--- Start of Entries provided ---

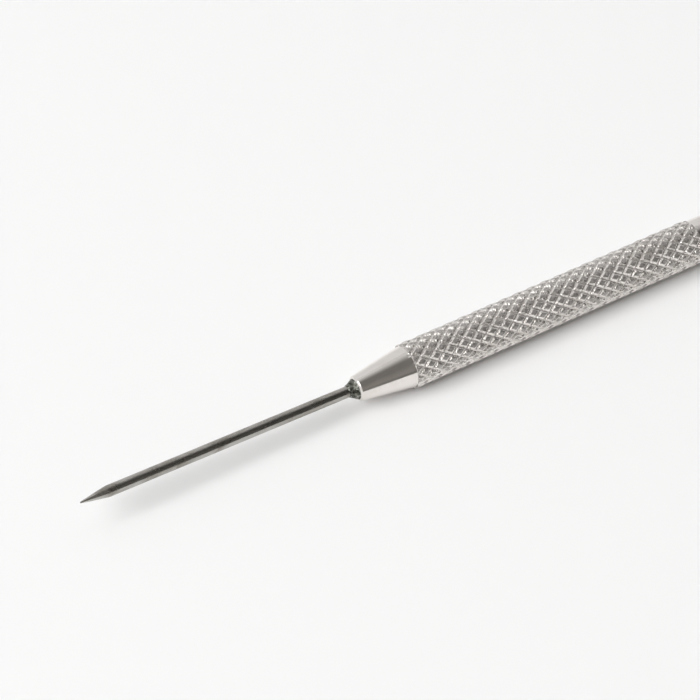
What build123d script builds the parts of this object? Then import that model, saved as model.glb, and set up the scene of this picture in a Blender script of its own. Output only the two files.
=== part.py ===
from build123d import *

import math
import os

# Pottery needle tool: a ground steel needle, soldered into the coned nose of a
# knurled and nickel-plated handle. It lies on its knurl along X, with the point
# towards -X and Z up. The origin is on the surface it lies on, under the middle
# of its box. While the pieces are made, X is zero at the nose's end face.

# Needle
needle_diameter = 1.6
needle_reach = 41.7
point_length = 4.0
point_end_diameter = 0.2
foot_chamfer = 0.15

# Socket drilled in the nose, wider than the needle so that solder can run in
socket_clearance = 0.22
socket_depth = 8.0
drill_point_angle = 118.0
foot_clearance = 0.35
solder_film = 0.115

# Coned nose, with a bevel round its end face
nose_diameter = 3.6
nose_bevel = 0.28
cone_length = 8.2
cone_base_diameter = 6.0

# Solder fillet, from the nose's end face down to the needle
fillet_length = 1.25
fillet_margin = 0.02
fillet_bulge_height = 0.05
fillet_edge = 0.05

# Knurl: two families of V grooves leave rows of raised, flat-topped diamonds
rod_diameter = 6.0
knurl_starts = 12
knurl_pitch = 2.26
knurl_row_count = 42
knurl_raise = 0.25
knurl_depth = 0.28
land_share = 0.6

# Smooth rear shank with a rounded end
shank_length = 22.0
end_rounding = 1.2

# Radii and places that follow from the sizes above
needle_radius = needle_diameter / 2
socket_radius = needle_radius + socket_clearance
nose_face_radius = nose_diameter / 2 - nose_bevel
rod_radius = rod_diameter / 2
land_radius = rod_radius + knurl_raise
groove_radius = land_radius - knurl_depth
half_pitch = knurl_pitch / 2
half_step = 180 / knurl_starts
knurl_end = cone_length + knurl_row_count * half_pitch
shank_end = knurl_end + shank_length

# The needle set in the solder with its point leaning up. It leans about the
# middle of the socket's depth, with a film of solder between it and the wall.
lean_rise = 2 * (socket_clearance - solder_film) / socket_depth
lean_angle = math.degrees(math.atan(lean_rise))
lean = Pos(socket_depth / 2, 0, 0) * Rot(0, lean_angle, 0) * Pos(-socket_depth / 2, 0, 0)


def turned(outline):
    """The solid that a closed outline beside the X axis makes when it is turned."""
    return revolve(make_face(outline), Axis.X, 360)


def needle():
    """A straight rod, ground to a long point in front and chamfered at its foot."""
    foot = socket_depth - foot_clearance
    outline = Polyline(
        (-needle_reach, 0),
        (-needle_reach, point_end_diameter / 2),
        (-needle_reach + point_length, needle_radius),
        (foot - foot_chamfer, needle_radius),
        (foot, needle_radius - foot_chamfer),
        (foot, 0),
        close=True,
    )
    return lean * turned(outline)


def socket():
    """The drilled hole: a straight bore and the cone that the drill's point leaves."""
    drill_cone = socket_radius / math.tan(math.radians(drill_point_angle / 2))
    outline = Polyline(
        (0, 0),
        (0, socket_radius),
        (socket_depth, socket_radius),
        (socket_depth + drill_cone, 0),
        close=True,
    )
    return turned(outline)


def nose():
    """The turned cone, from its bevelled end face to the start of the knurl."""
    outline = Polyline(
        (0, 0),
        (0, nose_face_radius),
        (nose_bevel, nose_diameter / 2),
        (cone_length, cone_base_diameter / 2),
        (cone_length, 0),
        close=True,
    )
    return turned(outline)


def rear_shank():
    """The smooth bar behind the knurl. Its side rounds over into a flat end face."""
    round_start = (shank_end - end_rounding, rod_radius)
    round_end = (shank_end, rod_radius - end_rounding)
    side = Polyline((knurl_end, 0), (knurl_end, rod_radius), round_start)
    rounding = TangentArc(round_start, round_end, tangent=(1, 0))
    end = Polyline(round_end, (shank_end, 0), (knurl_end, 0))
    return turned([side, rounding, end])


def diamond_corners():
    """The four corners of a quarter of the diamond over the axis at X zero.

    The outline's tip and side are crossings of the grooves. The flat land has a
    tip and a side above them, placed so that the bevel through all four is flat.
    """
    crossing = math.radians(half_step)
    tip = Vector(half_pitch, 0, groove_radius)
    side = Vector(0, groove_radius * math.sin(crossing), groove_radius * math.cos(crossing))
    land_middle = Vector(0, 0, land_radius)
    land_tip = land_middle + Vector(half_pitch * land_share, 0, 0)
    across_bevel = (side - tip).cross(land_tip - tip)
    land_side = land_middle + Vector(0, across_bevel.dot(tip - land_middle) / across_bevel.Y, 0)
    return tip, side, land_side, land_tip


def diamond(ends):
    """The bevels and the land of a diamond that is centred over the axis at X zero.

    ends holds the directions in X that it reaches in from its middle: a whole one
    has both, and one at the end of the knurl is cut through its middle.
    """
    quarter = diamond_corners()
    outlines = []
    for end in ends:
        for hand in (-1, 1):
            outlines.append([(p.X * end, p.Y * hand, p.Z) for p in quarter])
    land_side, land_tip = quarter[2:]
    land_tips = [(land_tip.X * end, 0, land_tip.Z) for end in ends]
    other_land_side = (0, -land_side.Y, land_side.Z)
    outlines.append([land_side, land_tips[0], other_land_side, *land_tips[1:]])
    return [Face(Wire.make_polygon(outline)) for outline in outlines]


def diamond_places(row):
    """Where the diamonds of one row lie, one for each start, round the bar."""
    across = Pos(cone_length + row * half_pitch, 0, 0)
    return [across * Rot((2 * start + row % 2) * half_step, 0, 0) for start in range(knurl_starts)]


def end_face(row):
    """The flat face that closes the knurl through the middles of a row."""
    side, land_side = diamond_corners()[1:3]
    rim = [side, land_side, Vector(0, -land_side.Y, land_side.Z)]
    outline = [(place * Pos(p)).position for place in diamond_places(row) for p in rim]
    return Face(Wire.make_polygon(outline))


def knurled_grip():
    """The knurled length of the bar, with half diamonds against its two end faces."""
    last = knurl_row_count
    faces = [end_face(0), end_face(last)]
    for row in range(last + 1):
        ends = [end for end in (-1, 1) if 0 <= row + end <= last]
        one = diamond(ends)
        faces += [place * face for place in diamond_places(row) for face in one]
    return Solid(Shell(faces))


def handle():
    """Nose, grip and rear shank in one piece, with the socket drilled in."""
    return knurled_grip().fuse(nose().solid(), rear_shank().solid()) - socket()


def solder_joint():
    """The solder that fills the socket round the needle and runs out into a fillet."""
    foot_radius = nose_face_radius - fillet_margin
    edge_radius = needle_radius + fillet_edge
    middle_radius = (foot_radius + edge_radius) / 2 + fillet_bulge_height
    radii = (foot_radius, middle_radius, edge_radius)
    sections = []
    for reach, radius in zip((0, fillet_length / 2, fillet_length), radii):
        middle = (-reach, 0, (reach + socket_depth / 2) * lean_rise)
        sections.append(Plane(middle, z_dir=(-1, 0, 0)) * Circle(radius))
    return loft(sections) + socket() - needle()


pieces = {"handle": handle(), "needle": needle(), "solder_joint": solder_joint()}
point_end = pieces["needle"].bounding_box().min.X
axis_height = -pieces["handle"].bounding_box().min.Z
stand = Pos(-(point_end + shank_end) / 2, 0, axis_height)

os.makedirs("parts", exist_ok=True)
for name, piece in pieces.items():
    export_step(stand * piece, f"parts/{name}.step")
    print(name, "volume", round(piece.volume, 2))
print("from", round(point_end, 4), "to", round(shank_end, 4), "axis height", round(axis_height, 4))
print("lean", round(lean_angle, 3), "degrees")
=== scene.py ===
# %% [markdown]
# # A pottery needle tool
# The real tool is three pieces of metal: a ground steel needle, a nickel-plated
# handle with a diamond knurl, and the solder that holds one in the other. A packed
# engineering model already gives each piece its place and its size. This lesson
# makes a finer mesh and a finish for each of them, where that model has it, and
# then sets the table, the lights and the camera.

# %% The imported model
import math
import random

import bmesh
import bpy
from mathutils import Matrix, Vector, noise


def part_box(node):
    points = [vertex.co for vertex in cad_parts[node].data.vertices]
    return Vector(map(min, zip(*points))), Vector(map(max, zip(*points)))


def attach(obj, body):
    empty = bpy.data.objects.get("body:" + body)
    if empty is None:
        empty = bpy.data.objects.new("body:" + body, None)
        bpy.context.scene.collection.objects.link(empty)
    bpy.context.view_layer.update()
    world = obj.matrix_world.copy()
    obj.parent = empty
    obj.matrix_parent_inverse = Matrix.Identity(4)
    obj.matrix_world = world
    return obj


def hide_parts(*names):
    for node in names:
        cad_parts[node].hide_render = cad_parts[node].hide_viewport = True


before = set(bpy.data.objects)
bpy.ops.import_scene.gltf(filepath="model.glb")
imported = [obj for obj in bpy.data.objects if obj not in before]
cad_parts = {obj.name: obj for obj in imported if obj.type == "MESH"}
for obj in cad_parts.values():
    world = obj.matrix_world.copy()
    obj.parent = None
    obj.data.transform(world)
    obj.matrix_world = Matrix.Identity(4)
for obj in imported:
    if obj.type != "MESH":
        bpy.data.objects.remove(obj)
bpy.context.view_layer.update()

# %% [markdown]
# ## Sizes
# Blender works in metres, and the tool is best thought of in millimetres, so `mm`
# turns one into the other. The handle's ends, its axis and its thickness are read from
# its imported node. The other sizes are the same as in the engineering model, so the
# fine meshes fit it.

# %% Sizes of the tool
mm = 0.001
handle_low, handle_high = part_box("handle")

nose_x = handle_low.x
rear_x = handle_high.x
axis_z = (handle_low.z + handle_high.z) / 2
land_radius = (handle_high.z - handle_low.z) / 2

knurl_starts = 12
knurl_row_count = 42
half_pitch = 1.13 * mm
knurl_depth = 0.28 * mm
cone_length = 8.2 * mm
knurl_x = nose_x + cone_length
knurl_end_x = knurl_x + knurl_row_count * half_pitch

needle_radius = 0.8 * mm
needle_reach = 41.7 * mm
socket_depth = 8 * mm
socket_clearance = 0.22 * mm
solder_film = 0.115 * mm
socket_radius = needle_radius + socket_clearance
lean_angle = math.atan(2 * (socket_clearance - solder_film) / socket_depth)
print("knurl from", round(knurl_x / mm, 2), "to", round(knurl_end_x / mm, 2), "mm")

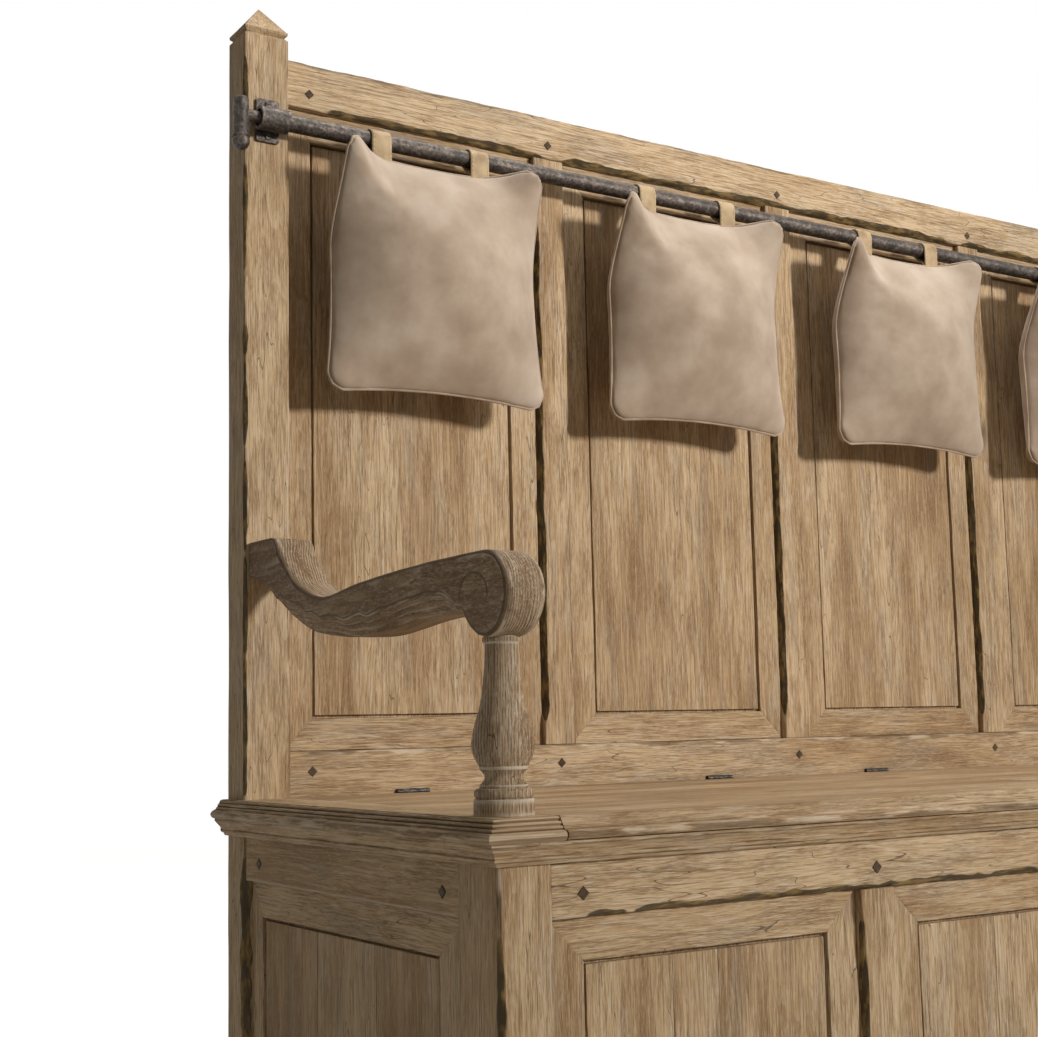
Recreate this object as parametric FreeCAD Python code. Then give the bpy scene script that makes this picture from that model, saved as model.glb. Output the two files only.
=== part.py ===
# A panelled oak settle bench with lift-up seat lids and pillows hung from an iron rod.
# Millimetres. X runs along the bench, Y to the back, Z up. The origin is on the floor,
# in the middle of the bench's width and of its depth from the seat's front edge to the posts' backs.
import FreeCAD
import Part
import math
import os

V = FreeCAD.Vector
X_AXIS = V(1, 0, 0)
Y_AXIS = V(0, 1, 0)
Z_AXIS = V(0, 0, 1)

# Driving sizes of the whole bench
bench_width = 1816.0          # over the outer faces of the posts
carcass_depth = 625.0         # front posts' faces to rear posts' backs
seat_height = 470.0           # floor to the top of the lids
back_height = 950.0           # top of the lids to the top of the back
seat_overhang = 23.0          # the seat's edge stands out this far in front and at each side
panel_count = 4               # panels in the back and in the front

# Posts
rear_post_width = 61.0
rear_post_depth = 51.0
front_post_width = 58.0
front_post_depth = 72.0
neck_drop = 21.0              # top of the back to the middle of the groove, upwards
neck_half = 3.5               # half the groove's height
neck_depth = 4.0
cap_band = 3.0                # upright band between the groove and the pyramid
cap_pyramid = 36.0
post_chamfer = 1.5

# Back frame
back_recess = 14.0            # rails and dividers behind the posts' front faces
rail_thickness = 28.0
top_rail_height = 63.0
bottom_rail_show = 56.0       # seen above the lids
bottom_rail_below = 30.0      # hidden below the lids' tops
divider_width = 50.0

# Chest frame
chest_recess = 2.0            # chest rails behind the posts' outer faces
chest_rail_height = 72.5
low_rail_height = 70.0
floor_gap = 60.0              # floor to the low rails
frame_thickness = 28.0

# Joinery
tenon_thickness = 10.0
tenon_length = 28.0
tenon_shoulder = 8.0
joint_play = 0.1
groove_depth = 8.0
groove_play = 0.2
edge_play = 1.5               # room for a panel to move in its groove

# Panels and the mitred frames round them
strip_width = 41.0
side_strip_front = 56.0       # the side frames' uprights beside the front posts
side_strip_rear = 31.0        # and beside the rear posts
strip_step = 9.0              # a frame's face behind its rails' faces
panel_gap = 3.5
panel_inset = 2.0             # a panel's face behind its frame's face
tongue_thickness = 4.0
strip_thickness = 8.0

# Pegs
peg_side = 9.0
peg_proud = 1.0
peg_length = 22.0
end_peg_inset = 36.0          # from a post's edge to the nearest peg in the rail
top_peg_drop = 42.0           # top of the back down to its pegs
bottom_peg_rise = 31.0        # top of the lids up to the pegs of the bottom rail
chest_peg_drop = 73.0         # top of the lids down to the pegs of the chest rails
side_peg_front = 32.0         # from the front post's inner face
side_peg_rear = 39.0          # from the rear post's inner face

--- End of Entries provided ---

Set problem: Take exactly the lines from the one containing "stand = Pos(-(point_end" through the one containing "obj.parent = empty" in the data above, and output them with nothing added.

Answer for the task:
stand = Pos(-(point_end + shank_end) / 2, 0, axis_height)

os.makedirs("parts", exist_ok=True)
for name, piece in pieces.items():
    export_step(stand * piece, f"parts/{name}.step")
    print(name, "volume", round(piece.volume, 2))
print("from", round(point_end, 4), "to", round(shank_end, 4), "axis height", round(axis_height, 4))
print("lean", round(lean_angle, 3), "degrees")
=== scene.py ===
# %% [markdown]
# # A pottery needle tool
# The real tool is three pieces of metal: a ground steel needle, a nickel-plated
# handle with a diamond knurl, and the solder that holds one in the other. A packed
# engineering model already gives each piece its place and its size. This lesson
# makes a finer mesh and a finish for each of them, where that model has it, and
# then sets the table, the lights and the camera.

# %% The imported model
import math
import random

import bmesh
import bpy
from mathutils import Matrix, Vector, noise


def part_box(node):
    points = [vertex.co for vertex in cad_parts[node].data.vertices]
    return Vector(map(min, zip(*points))), Vector(map(max, zip(*points)))


def attach(obj, body):
    empty = bpy.data.objects.get("body:" + body)
    if empty is None:
        empty = bpy.data.objects.new("body:" + body, None)
        bpy.context.scene.collection.objects.link(empty)
    bpy.context.view_layer.update()
    world = obj.matrix_world.copy()
    obj.parent = empty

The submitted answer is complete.